▸ WHAT TO PRODUCE
Copy every line, leaving nothing out and adding nothing.

▸ RAW DATA
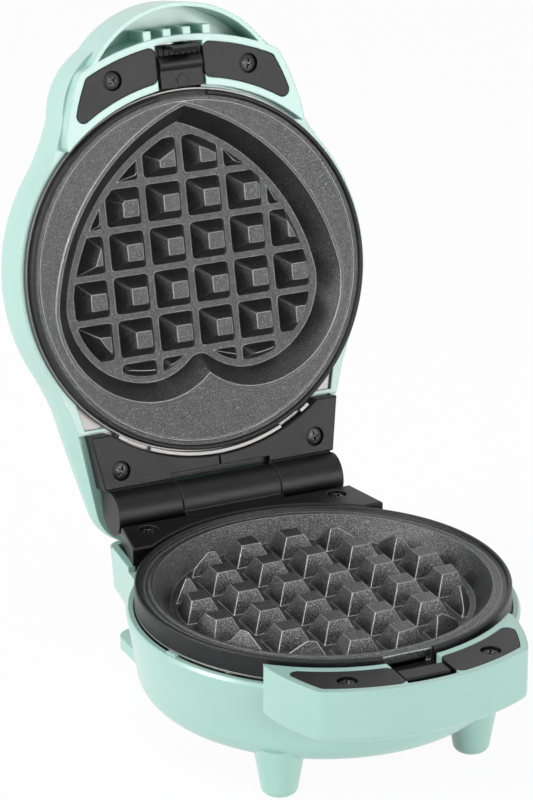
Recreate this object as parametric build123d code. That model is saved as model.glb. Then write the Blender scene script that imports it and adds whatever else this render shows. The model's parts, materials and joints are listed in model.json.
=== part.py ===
from build123d import *
import math
import os

# Mini waffle maker, standing open. Sizes are in millimetres, +X right, +Y back, +Z up.
# Everything is drawn with the plates' axis at X = Y = 0 and the feet on Z = 0.
# The lid is drawn shut, on its lip plane, and then turned up about the hinge pin.

# Overall
lip_z = 48.3              # height of the base plate's lip above the table
lip_gap = 1.0             # gap between the two lips when the lid is shut
lid_open_angle = 102.7    # how far the lid stands open, from shut
hinge_y = 72.4            # hinge pin, behind the plates' axis
slip = 0.05               # radial clearance of a pin that turns in its bore
seat = 0.02               # radial clearance of a pin or screw that stays put
fit_gap = 0.25            # gap all round a piece that drops into a recess

# Plates
plate_radius = 57.5
lip_width = 1.3
skirt_thick = 2.2
base_skirt_height = 6.6
lid_skirt_height = 5.8
plate_thick = 2.5
land_drop = 1.2           # the flat ring just inside the lip
ring_radius = 54.4        # low second ring on the base plate's land
cavity_radius = 52.2      # round recess in the base plate, at the top
cavity_floor_radius = 46.5
cavity_depth = 7.3
grid_count = 6
base_pitch = 15.4         # waffle grid of the base plate
base_peak_half = 3.1
base_foot_half = 5.95
base_peak_drop = 1.1
base_clip_radius = 44.8   # the grid's feet stop at this circle
lid_pitch = 14.0          # waffle grid of the lid plate
lid_peak_half = 2.65
lid_foot_half = 6.0
lid_foot_corner = 1.3     # the lid's pyramids have rounded corners
lid_peak_corner = 0.5
lid_peak_drop = 1.5
lid_grid_shift = -1.9     # centre of the lid grid, towards the handle
lid_floor_depth = 8.4
heart_tip_y = -53.0
heart_flank_x = 31.4
heart_flank_y = -32.2
heart_side_x = 49.0
heart_side_y = 6.0
heart_shoulder_x = 42.0
heart_shoulder_y = 27.2
heart_lobe_x = 20.5
heart_lobe_y = 39.3
heart_brow_x = 8.2
heart_brow_y = 37.8
heart_cusp_y = 32.7
heart_wall_run = 5.3      # how far the floor's outline lies inside the edge's
heart_clip = 1.9          # the grid stops this far inside the floor's outline
bead_width = 1.1
bead_height = 0.45
notch_half = 8.3          # the latch notch in both rims
notch_y = -54.9

# Plan outline, seen from above with the lid shut
shell_radius = 60.2
shell_inner_radius = 58.3
lid_rim_radius = 59.6
wall = 2.2
handle_root_x = 41.0      # where the handle's side leaves the round body
handle_root_y = -44.8
handle_bulge_x = 38.8
handle_bulge_y = -55.2
handle_tip_x = 34.0
handle_inner_radius = 59.2
handle_outer_radius = 75.3
handle_corner = 3.2
rim_strip = 2.5           # coloured rim left round the black inlays
inlay_corner = 2.2
grip_centre_y = -50.0     # the lid handle's finger pocket is a crescent
grip_radius = 35.6
grip_wall = 1.5
shoulder_angle = -36.0    # where the round body's outline turns into the shoulder
hip_angle = 27.0          # where it turns into the tail
head_angle = -40.7        # where the shoulder meets the head's arc, about the head's centre
tail_root_x = 48.4        # the lid narrows from here back to the hinge
tail_root_y = 33.2
tail_end_x = 36.6
tail_end_y = 85.5
tail_corner = 15.0
lid_flare = 0.6           # the lid is wider behind its rim: round body
tail_flare = 2.0          # and tail
lid_wide_drop = 13.0      # the widest line lies this far behind the lip plane

# Base shell
base_bottom_z = 13.0
base_rim_z = 40.6
base_waist_radius = 57.2
base_waist_z = 21.0
base_floor_radius = 47.8
handle_drop = 1.3         # handle top below the lip
handle_height = 17.0
handle_low_round = 2.5
rib_thick = 1.6
inlay_thick = 2.5
neck_rim_z = 42.4         # hinge neck at the back of the base shell
neck_front_y = 30.0
neck_front_x = 46.6
neck_back_x = 43.0
neck_back_y = 68.6
neck_waist_z = 28.0       # the neck's sides are nearly upright above this height
neck_waist_front_x = 45.6
neck_waist_back_x = 42.2
neck_waist_back_y = 68.0
neck_low_front_x = 37.6
neck_low_back_x = 35.4
neck_low_back_y = 62.0
neck_corner = 6.0
neck_side_z = 41.3        # the neck's sides behind the hinge block
heel_low_z = 6.6          # flange under the neck that keeps a wound lead in place
heel_high_z = 10.4
heel_x = 41.2
heel_front_y = 47.0
heel_back_y = 67.4
foot_top_radius = 7.4
foot_bottom_radius = 5.3
foot_round = 2.4
front_foot_rise = 4.0     # the feet run up into the shell's curved wall
front_hollow_rise = 4.5
rear_foot_rise = 3.0      # and into the neck's flat floor
front_foot_x = 32.2
front_foot_y = -36.8
rear_foot_x = 27.5
rear_foot_y = 58.0        # far enough back that the open lid doesn't tip the maker over
pad_radius = 2.7
pad_proud = 0.4
pad_thick = 1.6
cover_radius = 38.0
cover_flange = 2.0
cover_thick = 1.2
cover_screw_radius = 33.5
vent_count = 7
vent_pitch = 7.0
vent_width = 2.4

# Hinge
barrel_radius = 7.0
hinge_pin_radius = 2.0
knuckle_seam_x = 17.2     # middle of the gap between the base's and the lid's knuckles
knuckle_gap = 0.4
barrel_end_x = 39.4
pin_recess = 0.8
block_front_y = 45.5
block_back_y = 62.6
block_front_x = 43.5
block_back_x = 40.1
block_screw_y = 57.6
block_screw_x = 33.0
saddle_z = 40.8           # low shelf behind the hinge block
saddle_thick = 1.8
saddle_back_y = 68.2
bracket_front_y = 47.4
bracket_front_x = 43.3
bracket_back_y = 65.0
bracket_back_x = 40.2
bracket_drop = 0.15       # the bracket's face lies this far behind the lip plane
bracket_thick = 5.5
bracket_screw_x = 34.1
bracket_screw_y = 59.4
bracket_arc_radius = 59.7
recess_depth = 3.0
recess_y = 63.0           # the bracket's back edge in front of the middle knuckle
seam_width = 0.7
stop_width = 8.0          # heel on each lid knuckle that meets the shelf when open

# Lid
lid_depth = 26.9          # at the crown, the highest line of the lid's gently domed top
crown_y = -15.0
crown_radius = 850.0
lid_rim_drop = 4.6        # round the plate the rim lies behind the lip plane
lid_edge_round = 8.0
tail_roof_extra = 0.4     # the roof over the tail is this much thicker
head_floor_depth = 15.2   # the handle's frame ends here, and is hollow behind
grip_depth = 13.0
rib_count = 4
rib_pitch = 6.8
rib_width = 2.6
rib_reach = 2.2
tail_rim_front = 4.6      # the tail's rim in front of the hinge bracket
tail_rim_y = 46.0
tail_seat = 5.75          # the bracket sits on the rim here
tail_bend_y = 50.0        # from here the rim slopes back
tail_rim_back = 11.6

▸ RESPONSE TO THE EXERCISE
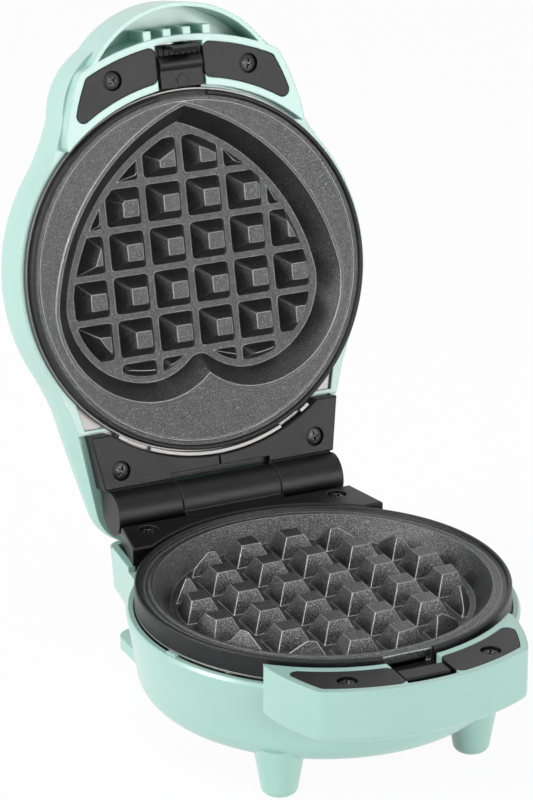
Recreate this object as parametric build123d code. That model is saved as model.glb. Then write the Blender scene script that imports it and adds whatever else this render shows. The model's parts, materials and joints are listed in model.json.
=== part.py ===
from build123d import *
import math
import os

# Mini waffle maker, standing open. Sizes are in millimetres, +X right, +Y back, +Z up.
# Everything is drawn with the plates' axis at X = Y = 0 and the feet on Z = 0.
# The lid is drawn shut, on its lip plane, and then turned up about the hinge pin.

# Overall
lip_z = 48.3              # height of the base plate's lip above the table
lip_gap = 1.0             # gap between the two lips when the lid is shut
lid_open_angle = 102.7    # how far the lid stands open, from shut
hinge_y = 72.4            # hinge pin, behind the plates' axis
slip = 0.05               # radial clearance of a pin that turns in its bore
seat = 0.02               # radial clearance of a pin or screw that stays put
fit_gap = 0.25            # gap all round a piece that drops into a recess

# Plates
plate_radius = 57.5
lip_width = 1.3
skirt_thick = 2.2
base_skirt_height = 6.6
lid_skirt_height = 5.8
plate_thick = 2.5
land_drop = 1.2           # the flat ring just inside the lip
ring_radius = 54.4        # low second ring on the base plate's land
cavity_radius = 52.2      # round recess in the base plate, at the top
cavity_floor_radius = 46.5
cavity_depth = 7.3
grid_count = 6
base_pitch = 15.4         # waffle grid of the base plate
base_peak_half = 3.1
base_foot_half = 5.95
base_peak_drop = 1.1
base_clip_radius = 44.8   # the grid's feet stop at this circle
lid_pitch = 14.0          # waffle grid of the lid plate
lid_peak_half = 2.65
lid_foot_half = 6.0
lid_foot_corner = 1.3     # the lid's pyramids have rounded corners
lid_peak_corner = 0.5
lid_peak_drop = 1.5
lid_grid_shift = -1.9     # centre of the lid grid, towards the handle
lid_floor_depth = 8.4
heart_tip_y = -53.0
heart_flank_x = 31.4
heart_flank_y = -32.2
heart_side_x = 49.0
heart_side_y = 6.0
heart_shoulder_x = 42.0
heart_shoulder_y = 27.2
heart_lobe_x = 20.5
heart_lobe_y = 39.3
heart_brow_x = 8.2
heart_brow_y = 37.8
heart_cusp_y = 32.7
heart_wall_run = 5.3      # how far the floor's outline lies inside the edge's
heart_clip = 1.9          # the grid stops this far inside the floor's outline
bead_width = 1.1
bead_height = 0.45
notch_half = 8.3          # the latch notch in both rims
notch_y = -54.9

# Plan outline, seen from above with the lid shut
shell_radius = 60.2
shell_inner_radius = 58.3
lid_rim_radius = 59.6
wall = 2.2
handle_root_x = 41.0      # where the handle's side leaves the round body
handle_root_y = -44.8
handle_bulge_x = 38.8
handle_bulge_y = -55.2
handle_tip_x = 34.0
handle_inner_radius = 59.2
handle_outer_radius = 75.3
handle_corner = 3.2
rim_strip = 2.5           # coloured rim left round the black inlays
inlay_corner = 2.2
grip_centre_y = -50.0     # the lid handle's finger pocket is a crescent
grip_radius = 35.6
grip_wall = 1.5
shoulder_angle = -36.0    # where the round body's outline turns into the shoulder
hip_angle = 27.0          # where it turns into the tail
head_angle = -40.7        # where the shoulder meets the head's arc, about the head's centre
tail_root_x = 48.4        # the lid narrows from here back to the hinge
tail_root_y = 33.2
tail_end_x = 36.6
tail_end_y = 85.5
tail_corner = 15.0
lid_flare = 0.6           # the lid is wider behind its rim: round body
tail_flare = 2.0          # and tail
lid_wide_drop = 13.0      # the widest line lies this far behind the lip plane

# Base shell
base_bottom_z = 13.0
base_rim_z = 40.6
base_waist_radius = 57.2
base_waist_z = 21.0
base_floor_radius = 47.8
handle_drop = 1.3         # handle top below the lip
handle_height = 17.0
handle_low_round = 2.5
rib_thick = 1.6
inlay_thick = 2.5
neck_rim_z = 42.4         # hinge neck at the back of the base shell
neck_front_y = 30.0
neck_front_x = 46.6
neck_back_x = 43.0
neck_back_y = 68.6
neck_waist_z = 28.0       # the neck's sides are nearly upright above this height
neck_waist_front_x = 45.6
neck_waist_back_x = 42.2
neck_waist_back_y = 68.0
neck_low_front_x = 37.6
neck_low_back_x = 35.4
neck_low_back_y = 62.0
neck_corner = 6.0
neck_side_z = 41.3        # the neck's sides behind the hinge block
heel_low_z = 6.6          # flange under the neck that keeps a wound lead in place
heel_high_z = 10.4
heel_x = 41.2
heel_front_y = 47.0
heel_back_y = 67.4
foot_top_radius = 7.4
foot_bottom_radius = 5.3
foot_round = 2.4
front_foot_rise = 4.0     # the feet run up into the shell's curved wall
front_hollow_rise = 4.5
rear_foot_rise = 3.0      # and into the neck's flat floor
front_foot_x = 32.2
front_foot_y = -36.8
rear_foot_x = 27.5
rear_foot_y = 58.0        # far enough back that the open lid doesn't tip the maker over
pad_radius = 2.7
pad_proud = 0.4
pad_thick = 1.6
cover_radius = 38.0
cover_flange = 2.0
cover_thick = 1.2
cover_screw_radius = 33.5
vent_count = 7
vent_pitch = 7.0
vent_width = 2.4

# Hinge
barrel_radius = 7.0
hinge_pin_radius = 2.0
knuckle_seam_x = 17.2     # middle of the gap between the base's and the lid's knuckles
knuckle_gap = 0.4
barrel_end_x = 39.4
pin_recess = 0.8
block_front_y = 45.5
block_back_y = 62.6
block_front_x = 43.5
block_back_x = 40.1
block_screw_y = 57.6
block_screw_x = 33.0
saddle_z = 40.8           # low shelf behind the hinge block
saddle_thick = 1.8
saddle_back_y = 68.2
bracket_front_y = 47.4
bracket_front_x = 43.3
bracket_back_y = 65.0
bracket_back_x = 40.2
bracket_drop = 0.15       # the bracket's face lies this far behind the lip plane
bracket_thick = 5.5
bracket_screw_x = 34.1
bracket_screw_y = 59.4
bracket_arc_radius = 59.7
recess_depth = 3.0
recess_y = 63.0           # the bracket's back edge in front of the middle knuckle
seam_width = 0.7
stop_width = 8.0          # heel on each lid knuckle that meets the shelf when open

# Lid
lid_depth = 26.9          # at the crown, the highest line of the lid's gently domed top
crown_y = -15.0
crown_radius = 850.0
lid_rim_drop = 4.6        # round the plate the rim lies behind the lip plane
lid_edge_round = 8.0
tail_roof_extra = 0.4     # the roof over the tail is this much thicker
head_floor_depth = 15.2   # the handle's frame ends here, and is hollow behind
grip_depth = 13.0
rib_count = 4
rib_pitch = 6.8
rib_width = 2.6
rib_reach = 2.2
tail_rim_front = 4.6      # the tail's rim in front of the hinge bracket
tail_rim_y = 46.0
tail_seat = 5.75          # the bracket sits on the rim here
tail_bend_y = 50.0        # from here the rim slopes back
tail_rim_back = 11.6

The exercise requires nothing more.